C. Warren Axelrod

It’s the Culture … and Dead Canaries

It appears that Volkswagen’s internal auditors “… found no evidence to suggest that members of the executive board or supervisory board were involved in the diesel fraud …” according to an article “VW Says ‘Culture’ Flaw Led To Crisis” by William Boston, Hendrik Varnholt and Sarah Sloat in the December 11, 2015 issue of The Wall Street Journal. In the same article, Hans Dieter Pötsch, VW’s chairman, is quoted as saying that “There was not one single mistake, but rather a chain of errors that was never broken.”

These two factors—senior management’s role and multiple “errors”—apply just as much to information security in general as to fraudulent emissions device-defeat software in particular. This is not new by any means. As described in Jennifer Bayuk’s 2009 book “Enterprise Security for the Executive: Setting the Tone from the Top,” executives determine the security culture. If the culture is one of deceit, then that is the tone executives have set—there is no need for them to be explicitly involved for the “corporate culture” to take effect.

Furthermore, in cybersecurity, there is seldom one particular reason for an attack being successful. Yes, hackers may be very sophisticated. But defenses are often weak and known vulnerabilities have frequently not been addressed. There are many contributing factors, but only one root cause. And, in many major successful breaches—Target, OPM, IRS—the most senior person is often the real cause. They frequently don’t understand cybersecurity, nor are they willing to invest to an appropriate level in security expertise and tools—until after the event. For example, the CEO of Heartland Payments, Robert O. Carr, educated himself on the intricacies of cybersecurity following a major data breach of his company in 2008. So what are the usual consequences? Often there is a relatively brief drop in share price for public companies, and increased costs to advise victims, offer credit checking, and put in place the security that they should have had in the first place.

Sometimes senior executives are replaced, but not always. They might go into retirement or take their golden parachutes and find themselves other lucrative roles on boards of directors or as advisors. There surely isn’t much deterrence in that. They had the responsibility, but little personal liability. It’s just another example of “moral hazard” where blame is deflected to some nebulous space.

Not until those at the top really grasp information security and privacy principles and take on the direct responsibility for ensuring that strict policies are developed and enforced through adherence to very specific standards will we see any real improvement in the battle against cyber attacks. Furthermore, senior executives need to understand the complexity of cyber-physical systems and how errant software can affect physical systems.

Towards the end of the WSJ article quoted above, we read what might well be the most important lesson of all, namely, that VW’s IT infrastructure needs to be upgraded, since it was “insufficient to identify the fraud.” Herr Pötsch “… also cited insufficient testing procedures in  the engine development department that allowed individual engineers to push engines out the door without a second set of eyes to corroborate their findings.”

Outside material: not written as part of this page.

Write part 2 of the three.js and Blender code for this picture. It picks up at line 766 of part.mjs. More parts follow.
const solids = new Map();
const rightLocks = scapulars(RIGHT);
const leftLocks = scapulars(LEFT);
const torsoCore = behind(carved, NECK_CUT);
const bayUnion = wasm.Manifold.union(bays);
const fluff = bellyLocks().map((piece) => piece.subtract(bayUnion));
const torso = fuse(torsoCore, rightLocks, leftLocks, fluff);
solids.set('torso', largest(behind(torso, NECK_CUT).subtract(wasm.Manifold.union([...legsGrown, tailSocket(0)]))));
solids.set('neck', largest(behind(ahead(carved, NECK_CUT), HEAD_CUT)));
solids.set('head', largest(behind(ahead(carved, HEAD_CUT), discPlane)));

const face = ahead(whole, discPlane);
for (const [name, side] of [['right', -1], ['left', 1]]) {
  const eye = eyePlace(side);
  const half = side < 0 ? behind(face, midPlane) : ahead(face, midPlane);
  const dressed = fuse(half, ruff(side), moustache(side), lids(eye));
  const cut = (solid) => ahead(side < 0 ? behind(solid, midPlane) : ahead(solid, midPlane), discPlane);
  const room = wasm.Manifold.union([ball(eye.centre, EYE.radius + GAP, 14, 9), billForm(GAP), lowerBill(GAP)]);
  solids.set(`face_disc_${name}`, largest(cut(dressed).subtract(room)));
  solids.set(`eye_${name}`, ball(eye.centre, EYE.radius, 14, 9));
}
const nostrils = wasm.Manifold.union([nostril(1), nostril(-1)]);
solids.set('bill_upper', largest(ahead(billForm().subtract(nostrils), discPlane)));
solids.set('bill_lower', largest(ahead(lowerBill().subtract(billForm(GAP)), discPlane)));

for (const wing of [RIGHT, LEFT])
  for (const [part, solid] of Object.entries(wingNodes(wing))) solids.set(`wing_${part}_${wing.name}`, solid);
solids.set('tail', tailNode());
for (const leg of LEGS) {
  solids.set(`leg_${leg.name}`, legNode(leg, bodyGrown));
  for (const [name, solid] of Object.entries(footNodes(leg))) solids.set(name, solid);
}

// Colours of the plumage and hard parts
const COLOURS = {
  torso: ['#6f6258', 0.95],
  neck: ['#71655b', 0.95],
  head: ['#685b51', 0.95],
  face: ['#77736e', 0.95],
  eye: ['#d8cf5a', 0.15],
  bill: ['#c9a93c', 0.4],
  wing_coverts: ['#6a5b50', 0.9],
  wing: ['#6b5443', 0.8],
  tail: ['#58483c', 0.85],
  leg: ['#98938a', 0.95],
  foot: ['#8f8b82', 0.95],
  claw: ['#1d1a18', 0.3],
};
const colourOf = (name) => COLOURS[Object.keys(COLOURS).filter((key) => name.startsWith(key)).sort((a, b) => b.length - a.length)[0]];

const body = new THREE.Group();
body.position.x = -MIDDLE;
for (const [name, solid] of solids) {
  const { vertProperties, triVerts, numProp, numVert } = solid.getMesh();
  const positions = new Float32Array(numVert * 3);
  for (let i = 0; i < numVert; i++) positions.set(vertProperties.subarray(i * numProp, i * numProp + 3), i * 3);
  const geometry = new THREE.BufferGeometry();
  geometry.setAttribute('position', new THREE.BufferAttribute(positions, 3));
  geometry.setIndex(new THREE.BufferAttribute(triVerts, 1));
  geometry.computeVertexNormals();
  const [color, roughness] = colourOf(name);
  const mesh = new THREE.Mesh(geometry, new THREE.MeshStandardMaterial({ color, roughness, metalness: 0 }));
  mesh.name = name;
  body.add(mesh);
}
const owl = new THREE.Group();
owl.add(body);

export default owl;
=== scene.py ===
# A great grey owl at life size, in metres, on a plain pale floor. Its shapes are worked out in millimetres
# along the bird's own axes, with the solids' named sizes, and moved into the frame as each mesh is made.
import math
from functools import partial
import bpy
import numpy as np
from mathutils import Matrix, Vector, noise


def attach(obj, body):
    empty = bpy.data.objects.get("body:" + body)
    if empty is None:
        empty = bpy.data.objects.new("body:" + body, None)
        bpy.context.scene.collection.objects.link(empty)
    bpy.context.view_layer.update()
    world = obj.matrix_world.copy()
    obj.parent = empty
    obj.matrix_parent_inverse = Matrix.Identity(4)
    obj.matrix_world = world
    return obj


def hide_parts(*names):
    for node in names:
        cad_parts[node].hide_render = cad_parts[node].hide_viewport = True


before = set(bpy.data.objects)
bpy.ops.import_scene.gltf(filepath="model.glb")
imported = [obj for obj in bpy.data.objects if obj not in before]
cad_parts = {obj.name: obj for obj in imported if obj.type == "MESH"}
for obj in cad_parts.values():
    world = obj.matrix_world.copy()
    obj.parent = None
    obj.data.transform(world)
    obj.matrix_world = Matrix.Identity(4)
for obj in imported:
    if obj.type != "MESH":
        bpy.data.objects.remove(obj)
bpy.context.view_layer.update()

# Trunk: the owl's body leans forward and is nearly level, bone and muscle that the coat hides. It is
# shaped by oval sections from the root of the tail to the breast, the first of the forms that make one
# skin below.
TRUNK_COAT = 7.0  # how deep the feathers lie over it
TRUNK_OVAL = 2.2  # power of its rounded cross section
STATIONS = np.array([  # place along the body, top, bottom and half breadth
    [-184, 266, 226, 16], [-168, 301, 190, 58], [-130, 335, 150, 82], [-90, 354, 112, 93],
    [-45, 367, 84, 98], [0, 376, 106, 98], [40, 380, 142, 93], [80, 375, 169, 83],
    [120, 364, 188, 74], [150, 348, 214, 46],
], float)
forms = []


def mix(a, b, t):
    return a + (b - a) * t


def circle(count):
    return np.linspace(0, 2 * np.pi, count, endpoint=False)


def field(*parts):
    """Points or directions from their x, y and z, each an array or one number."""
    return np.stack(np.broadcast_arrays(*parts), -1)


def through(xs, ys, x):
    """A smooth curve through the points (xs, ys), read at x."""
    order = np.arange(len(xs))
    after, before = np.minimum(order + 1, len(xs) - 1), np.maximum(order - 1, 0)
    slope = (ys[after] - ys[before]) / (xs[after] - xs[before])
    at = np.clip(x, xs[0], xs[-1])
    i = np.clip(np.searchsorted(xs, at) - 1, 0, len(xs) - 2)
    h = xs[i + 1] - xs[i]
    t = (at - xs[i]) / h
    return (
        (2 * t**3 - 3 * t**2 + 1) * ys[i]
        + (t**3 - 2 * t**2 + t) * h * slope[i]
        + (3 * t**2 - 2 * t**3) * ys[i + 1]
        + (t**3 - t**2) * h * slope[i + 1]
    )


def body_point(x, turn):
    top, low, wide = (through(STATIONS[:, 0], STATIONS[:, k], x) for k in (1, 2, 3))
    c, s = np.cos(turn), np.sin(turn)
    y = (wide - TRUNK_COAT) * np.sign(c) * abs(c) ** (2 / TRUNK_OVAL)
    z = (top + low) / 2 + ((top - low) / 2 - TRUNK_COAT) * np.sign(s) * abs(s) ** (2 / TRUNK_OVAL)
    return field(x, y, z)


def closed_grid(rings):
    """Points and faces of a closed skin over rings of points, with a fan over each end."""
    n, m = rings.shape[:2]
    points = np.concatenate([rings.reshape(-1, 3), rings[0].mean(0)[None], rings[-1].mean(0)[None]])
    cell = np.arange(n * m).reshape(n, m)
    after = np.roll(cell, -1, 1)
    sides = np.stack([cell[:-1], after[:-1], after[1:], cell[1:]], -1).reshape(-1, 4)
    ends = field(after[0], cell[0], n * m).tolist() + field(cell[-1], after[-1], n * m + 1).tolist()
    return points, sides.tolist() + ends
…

While testing procedures could have been at fault, rigorous verification and validation requirements only prove that the engine systems comply with predetermined requirements and have been implemented in accord with those requirements. If the requirements stipulated various emission levels during testing, then the engines with the defeat-device software would have surely met those requirements even if testing procedures were to be upgraded.

Yes, a greater focus on software security and safety assurance should be an improvement, but is no guarantee. The key is to build in security (protecting against attacks by hackers) and safety (preventing harm to humans and the environment) from the start so that they will become part of the requirements and specifications of the engine control software. In this way, testing will be against desirable characteristics, not fraudulent ones.

The tone of improved security and safety should certainly come from the top of the organization. But senior executives need to understand and determine appropriate security and safety standards and set their policies and procedures accordingly. Unfortunately, Herr Pötsch’s statements do not seem to show an understanding of the overall lifecycle assurance process.